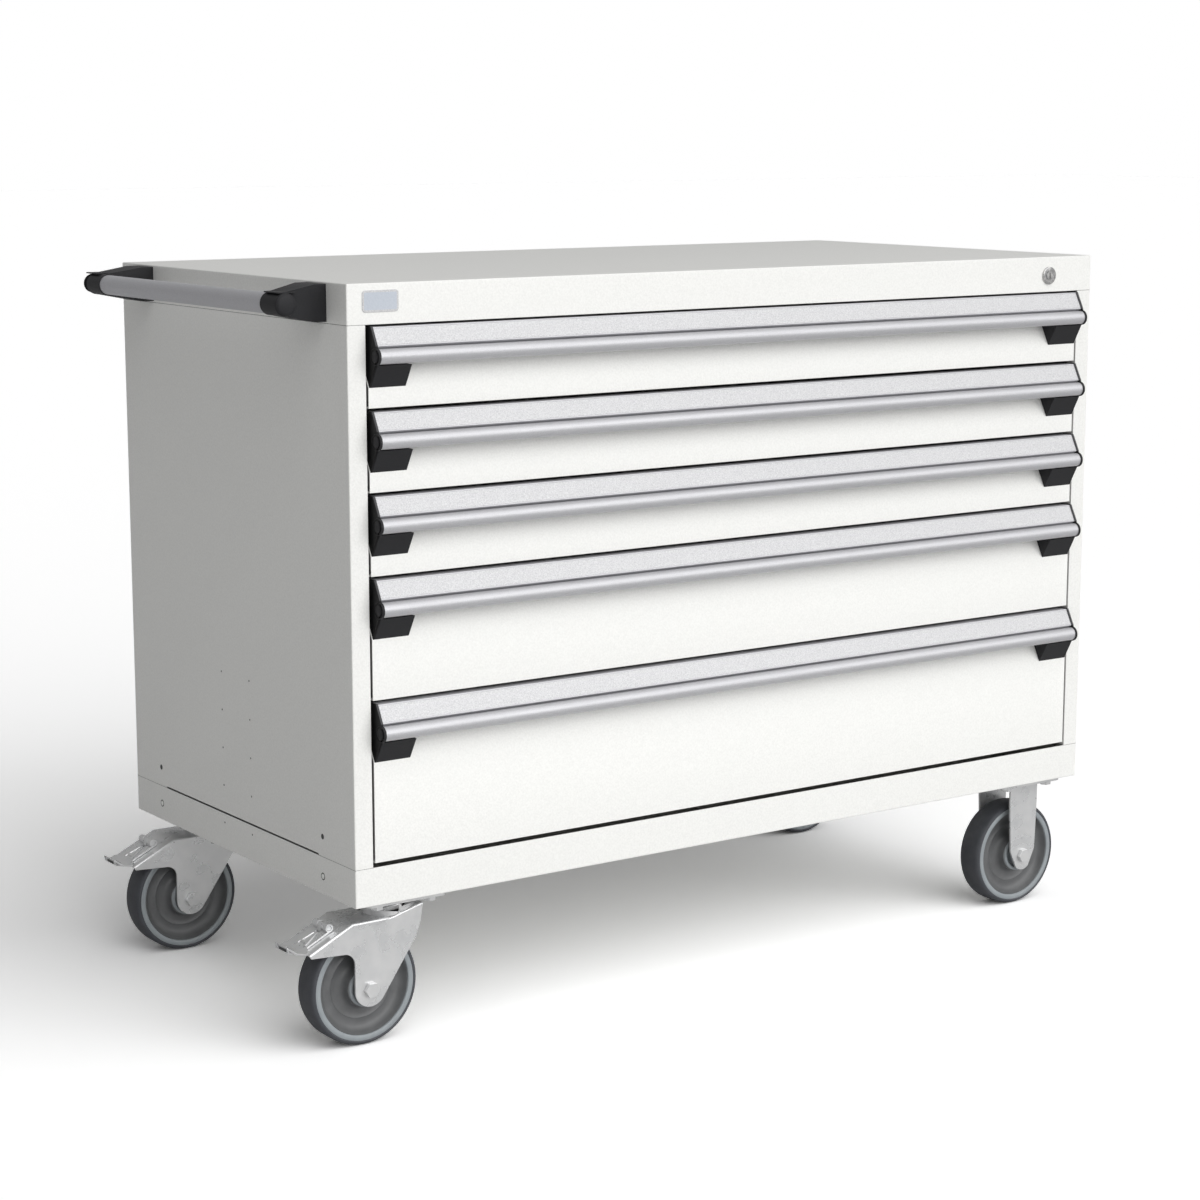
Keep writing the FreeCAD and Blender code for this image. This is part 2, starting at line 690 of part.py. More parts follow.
def rigid_bracket(x, y):
    # A channel hung under its plate, with the axle through its two legs
    half = rigid_leg_width / 2
    foot = rigid_leg_foot / 2
    drop = bottom - plate_thickness
    legs = []
    for y0 in (y - fork_outer / 2, y + fork_inner / 2):
        start = vec(x + foot, y0, wheel_radius + rigid_taper_end)
        end = vec(x - foot, y0, wheel_radius + rigid_taper_end)
        low_right = vec(x + rigid_foot_flat, y0, wheel_radius - fork_lobe_radius + rigid_foot_cut)
        low = vec(x, y0, wheel_radius - fork_lobe_radius)
        low_left = vec(x - rigid_foot_flat, y0, wheel_radius - fork_lobe_radius + rigid_foot_cut)
        shoulder = drop - rigid_taper_drop
        corners = [low_left, end, vec(x - half, y0, shoulder), vec(x - half, y0, drop),
                   vec(x + half, y0, drop), vec(x + half, y0, shoulder), start, low_right]
        wire = Part.Wire([Part.makePolygon(corners), Part.Arc(low_right, low, low_left).toShape()])
        legs.append(Part.Face(wire).extrude(vec(0, fork_sheet, 0)))
    web = block(x - half, x + half, y - fork_outer / 2, y + fork_outer / 2, drop - fork_sheet, drop)
    bracket = top_plate(x, y).fuse(legs + [web])
    hole = rod((x, y - fork_outer, wheel_radius), (0, 1, 0), axle_radius, 2 * fork_outer)
    return bracket.cut(hole).removeSplitter()


def caster_bolt(x, y):
    under = bottom - plate_thickness
    head = hexagon_z(x, y, bolt_head_across, under - bolt_head_height, under)
    shank = rod((x, y, under), (0, 0, 1), bolt_radius, plate_thickness + base_sheet + bolt_end)
    return head.fuse(shank)


def caster_nut(x, y):
    seat = bottom + base_sheet
    nut = hexagon_z(x, y, bolt_head_across, seat, seat + bolt_head_height)
    return nut.cut(rod((x, y, seat - 1), (0, 0, 1), bolt_radius, bolt_head_height + 2))


save("lid", lid())
save("base_frame", base_frame())
save("side_panel_left", side_panel_left())
save("side_panel_right", mirror_x(side_panel_left()))
save("back_panel", back_panel())

fixed_rails = []
bay_top = lid_bottom - bay_top_gap
for number, bay_height in enumerate(bay_heights, 1):
    bay_bottom = bay_top - bay_height
    rail_z = bay_bottom + rail_rise
    cap = handle_cap_left(bay_top)
    fixed_rails += [fixed_rail(rail_z), mirror_x(fixed_rail(rail_z))]
    save(f"drawer_{number}_middle_rails", middle_rail(rail_z), mirror_x(middle_rail(rail_z)))
    save(f"drawer_{number}_rails", drawer_rail(rail_z), mirror_x(drawer_rail(rail_z)))
    save(f"drawer_{number}_box", drawer_box(bay_top, bay_bottom))
    save(f"drawer_{number}_front", drawer_front(bay_top, bay_bottom))
    save(f"drawer_{number}_handle", drawer_handle(bay_top))
    save(f"drawer_{number}_handle_caps", cap, mirror_x(cap))
    bay_top = bay_bottom
save("cabinet_rails", *fixed_rails)

save("lock_body", lock_body())
save("lock_plug", lock_plug())
save("lock_bar", lock_bar())

save("push_handle_tube", push_handle_tube())
save("push_handle_bracket_front", push_handle_bracket(push_front_inset))
save("push_handle_bracket_rear", mirror_y(push_handle_bracket(push_rear_inset)))

swivels, rigids = caster_centres()
save("swivel_plates", *[swivel_plate(x, y) for x, y in swivels])
save("rigid_brackets", *[rigid_bracket(x, y) for x, y in rigids])
save("rigid_axles", *[axle(x, y) for x, y in rigids])
for end, (x, y) in zip(("front", "rear"), swivels):
    save(f"swivel_fork_{end}", swivel_fork(x, y))
    save(f"brake_pedal_{end}", brake_pedal(x, y))
    save(f"swivel_axle_{end}", axle(x - swivel_trail, y))
    save(f"left_wheel_hub_{end}", wheel_hub(x - swivel_trail, y))
    save(f"left_tyre_{end}", tyre(x - swivel_trail, y))
for end, (x, y) in zip(("front", "rear"), rigids):
    save(f"right_wheel_hub_{end}", wheel_hub(x, y))
    save(f"right_tyre_{end}", tyre(x, y))
save("caster_bolts", *[make(x, y) for x, y in caster_bolt_places() for make in (caster_bolt, caster_nut)])
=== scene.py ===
import bpy, bmesh, json
from math import cos, pi, radians, sin, tan
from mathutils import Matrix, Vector


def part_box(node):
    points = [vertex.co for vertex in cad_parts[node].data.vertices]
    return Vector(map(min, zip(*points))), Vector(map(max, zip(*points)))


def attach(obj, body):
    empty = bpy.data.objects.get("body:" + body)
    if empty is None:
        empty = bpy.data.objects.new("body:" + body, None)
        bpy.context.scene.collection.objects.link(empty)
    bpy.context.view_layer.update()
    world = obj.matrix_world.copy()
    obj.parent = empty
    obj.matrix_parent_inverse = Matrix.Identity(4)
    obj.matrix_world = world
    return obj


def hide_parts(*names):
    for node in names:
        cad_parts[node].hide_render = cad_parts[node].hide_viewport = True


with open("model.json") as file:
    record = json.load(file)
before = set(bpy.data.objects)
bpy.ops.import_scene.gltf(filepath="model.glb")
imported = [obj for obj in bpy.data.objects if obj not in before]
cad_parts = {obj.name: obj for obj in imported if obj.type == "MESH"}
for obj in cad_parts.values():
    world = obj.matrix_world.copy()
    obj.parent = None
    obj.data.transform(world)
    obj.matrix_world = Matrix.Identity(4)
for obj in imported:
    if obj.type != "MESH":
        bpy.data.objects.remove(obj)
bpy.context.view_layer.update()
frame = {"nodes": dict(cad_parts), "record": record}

mm = 0.001
lidLow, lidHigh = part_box("lid")
left, front, lidBottom = lidLow
right, back, top = lidHigh
baseLow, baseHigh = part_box("base_frame")
drawerNumbers = range(1, 6)


# Colours are sRGB as given, turned to the linear values that shaders use
def hexColour(code):
    values = [int(code[i:i + 2], 16) / 255 for i in (1, 3, 5)]
    return [v / 12.92 if v <= 0.04045 else ((v + 0.055) / 1.055) ** 2.4 for v in values] + [1.0]


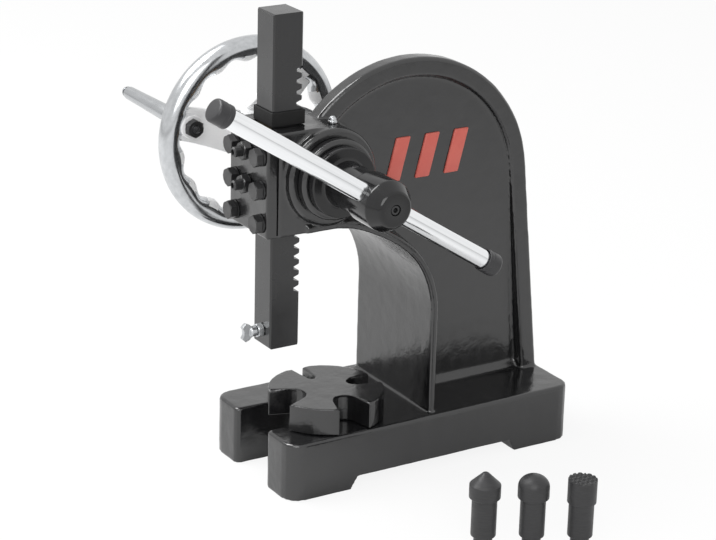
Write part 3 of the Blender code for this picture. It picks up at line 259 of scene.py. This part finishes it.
# A metal that was cut on a machine: fine lines along one direction, under a thin film of oil
# that leaves soft smudges in the gloss.
def cutMetal(name, look):
    values = {"Metallic": look["metallic"]}
    if look["metallic"] < 1:
        values["IOR"] = look["ior"]
    material, tree, shader, place = newMaterial(name, values)
    along = addNode(tree, "Mapping", {"Rotation": (look.get("turned", 0), 0, 0)}, {"Vector": place})
    stretch = addNode(tree, "Mapping", {"Scale": [perMm(size) for size in look["lineMm"]]},
                      {"Vector": along.outputs[0]})
    lines = addNode(tree, "TexNoise", {"Scale": 1, "Detail": 3, "Roughness": 0.6},
                    {"Vector": stretch.outputs[0]})
    smudge = addNode(tree, "TexNoise", {"Scale": perMm(look["smudgeMm"]), "Detail": 4}, {"Vector": place})
    colour = addNode(tree, "Mix", {6: linear(look["dark"]), 7: linear(look["light"])}, {0: lines.outputs[0]},
                     data_type="RGBA")
    gloss = addNode(tree, "MapRange", {"From Min": noiseReach[0], "From Max": noiseReach[1],
                                       "To Min": look["roughness"][0], "To Max": look["roughness"][1]},
                    {"Value": smudge.outputs[0]})
    grooves = addNode(tree, "Bump", {"Distance": mm(look["lineDepth"]), "Strength": 0.6},
                      {"Height": lines.outputs[0]})
    tree.links.new(colour.outputs[2], shader.inputs["Base Color"])
    tree.links.new(gloss.outputs[0], shader.inputs["Roughness"])
    tree.links.new(grooves.outputs[0], shader.inputs["Normal"])
    return material


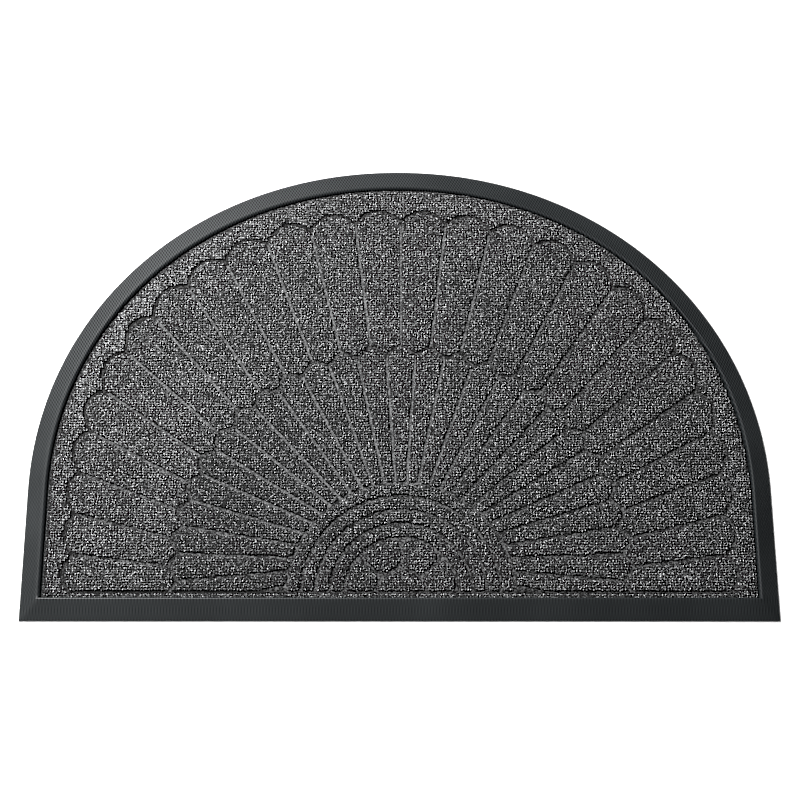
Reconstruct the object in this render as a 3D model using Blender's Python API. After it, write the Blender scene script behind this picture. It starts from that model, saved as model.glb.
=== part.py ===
"""Half-round doormat: a moulded rubber tray and the pressed carpet that lies in it.

Metres, Z up. The mat lies on Z = 0 with its straight front edge towards -Y.
"""

import math

import bmesh
import bpy
from mathutils import Vector

# The mat's outline: a straight front, short straight sides and an arch squarer than a half ellipse.
MAT_WIDTH = 0.700
MAT_DEPTH = 0.450
STRAIGHT_SIDE = 0.121
ARCH_POWER = 2.05
ARC_STEPS = 64

# The rubber tray.
BORDER_WIDTH = 0.020
EDGE_HEIGHT = 0.0016
LIP_HEIGHT = 0.0078
LIP_RADIUS = 0.0016
LIP_STEPS = 4
TRAY_FLOOR = 0.0024

# The carpet sheet, which lies in the tray with a small gap on every side.
FIT_GAP = 0.0003
GROOVE_HEIGHT = 0.0046
PAD_HEIGHT = 0.0070
EDGE_ROUND = 0.0010
WALL_LEAN = 0.0011
GROOVE_WIDTH = 0.0030
FRONT_STRIP = 0.0052

# The fan. Its centre is just behind the tray's front wall, and the inner petals aim at a point behind that.
OUTER_PETALS = 26
FAN_CENTRE = 0.024
INNER_AIM = 0.054
TIP_HALF_WIDTH = 0.3123
TIP_SPRING = 0.1037
TIP_DEPTH_AT_BACK = 0.4057
TIP_ARCH_POWER = 2.166
TIP_SHARE = 0.0331
TIP_STEPS = 12
REACH_ROUNDS = 12
SCALLOP_STEPS = 8
JOIN_CENTRE = 0.0498
JOIN_RADIUS = 0.2116
JOIN_WAVE = 0.0037
JOIN_STEPS = 8
RING_OUTER = 0.1055
RING_PITCH = 0.0131
RINGS = 4
RING_STEPS = 30
FLOWER_RADIUS = 0.0516
FLOWER_POWER = 3.6
FLOWER_STEPS = 18
HUB_RADIUS = 0.022
HUB_STEPS = 10
FLOWER_SPLIT = math.radians(42)

PETAL_PITCH = math.pi / OUTER_PETALS
FRONT_Y = -MAT_DEPTH / 2
FAN_Y = FRONT_Y + FAN_CENTRE
INSET = BORDER_WIDTH + FIT_GAP
PADS_FRONT_Y = FRONT_Y + INSET + FRONT_STRIP + GROOVE_WIDTH * 0.8
SHORTEST_SIDE = 0.0008


def clear_scene():
    for scene_object in list(bpy.data.objects):
        bpy.data.objects.remove(scene_object, do_unlink=True)


def plain_material(name, colour, roughness):
    material = bpy.data.materials.new(name)
    material.use_nodes = True
    shader = material.node_tree.nodes["Principled BSDF"]
    shader.inputs["Base Color"].default_value = (*colour, 1.0)
    shader.inputs["Roughness"].default_value = roughness
    shader.inputs["Metallic"].default_value = 0.0
    material.diffuse_color = (*colour, 1.0)
    return material


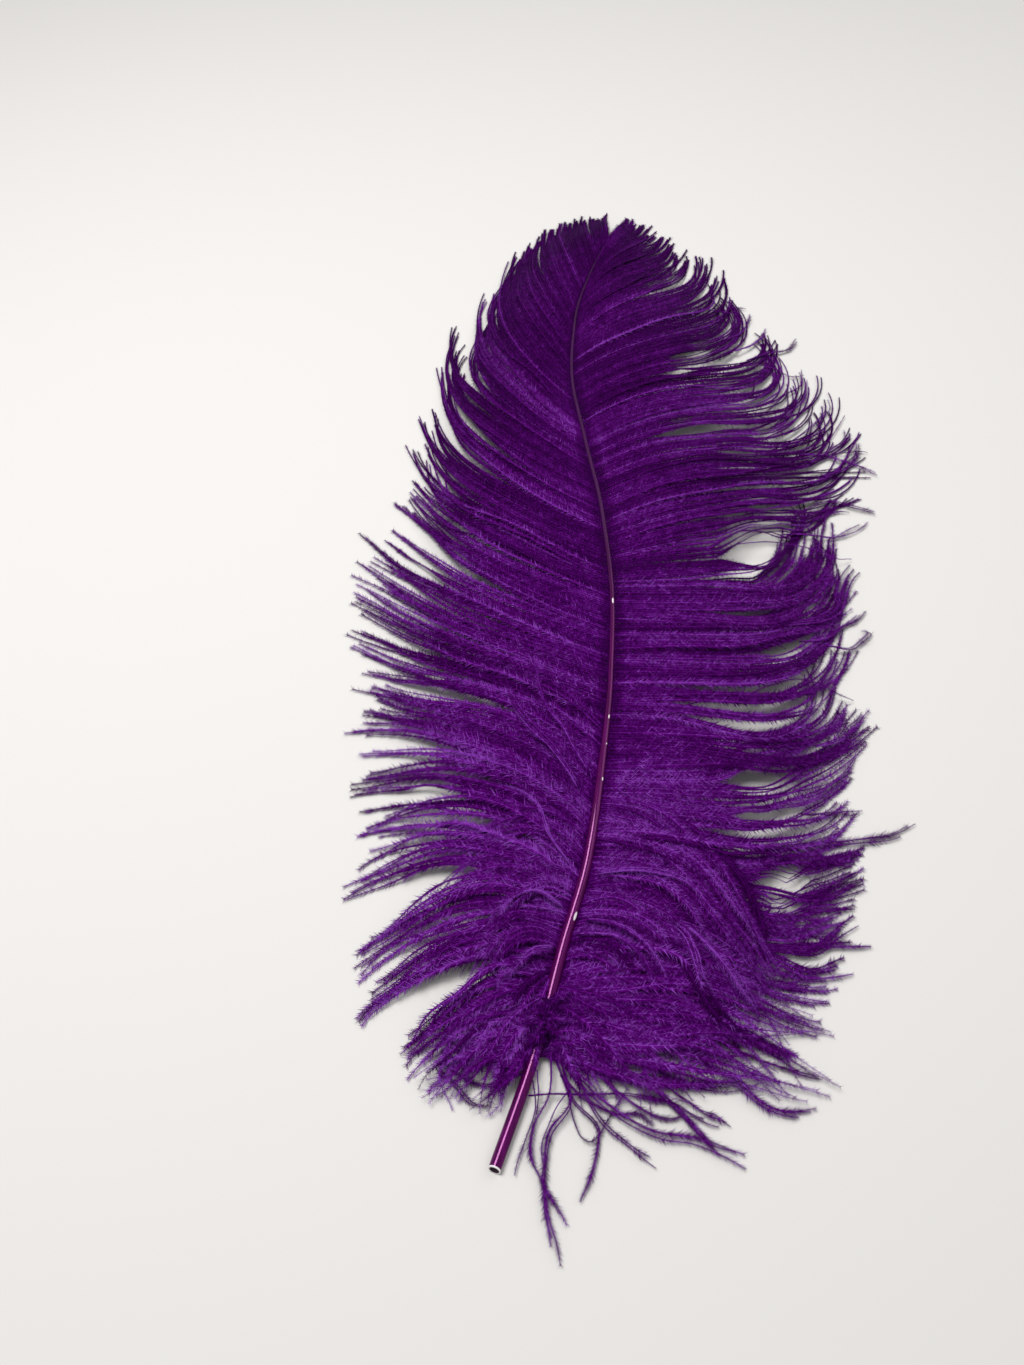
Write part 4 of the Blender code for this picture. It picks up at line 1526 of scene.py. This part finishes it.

*YOUR GOAL:* Within the listing above, locate the line containing "swivels, rigids = caster_centres()" and the line containing "imported = [obj". Reproduce those two lines and all lines between them exactly, with nothing added.

*THE ANSWER:*
swivels, rigids = caster_centres()
save("swivel_plates", *[swivel_plate(x, y) for x, y in swivels])
save("rigid_brackets", *[rigid_bracket(x, y) for x, y in rigids])
save("rigid_axles", *[axle(x, y) for x, y in rigids])
for end, (x, y) in zip(("front", "rear"), swivels):
    save(f"swivel_fork_{end}", swivel_fork(x, y))
    save(f"brake_pedal_{end}", brake_pedal(x, y))
    save(f"swivel_axle_{end}", axle(x - swivel_trail, y))
    save(f"left_wheel_hub_{end}", wheel_hub(x - swivel_trail, y))
    save(f"left_tyre_{end}", tyre(x - swivel_trail, y))
for end, (x, y) in zip(("front", "rear"), rigids):
    save(f"right_wheel_hub_{end}", wheel_hub(x, y))
    save(f"right_tyre_{end}", tyre(x, y))
save("caster_bolts", *[make(x, y) for x, y in caster_bolt_places() for make in (caster_bolt, caster_nut)])
=== scene.py ===
import bpy, bmesh, json
from math import cos, pi, radians, sin, tan
from mathutils import Matrix, Vector


def part_box(node):
    points = [vertex.co for vertex in cad_parts[node].data.vertices]
    return Vector(map(min, zip(*points))), Vector(map(max, zip(*points)))


def attach(obj, body):
    empty = bpy.data.objects.get("body:" + body)
    if empty is None:
        empty = bpy.data.objects.new("body:" + body, None)
        bpy.context.scene.collection.objects.link(empty)
    bpy.context.view_layer.update()
    world = obj.matrix_world.copy()
    obj.parent = empty
    obj.matrix_parent_inverse = Matrix.Identity(4)
    obj.matrix_world = world
    return obj


def hide_parts(*names):
    for node in names:
        cad_parts[node].hide_render = cad_parts[node].hide_viewport = True


with open("model.json") as file:
    record = json.load(file)
before = set(bpy.data.objects)
bpy.ops.import_scene.gltf(filepath="model.glb")
imported = [obj for obj in bpy.data.objects if obj not in before]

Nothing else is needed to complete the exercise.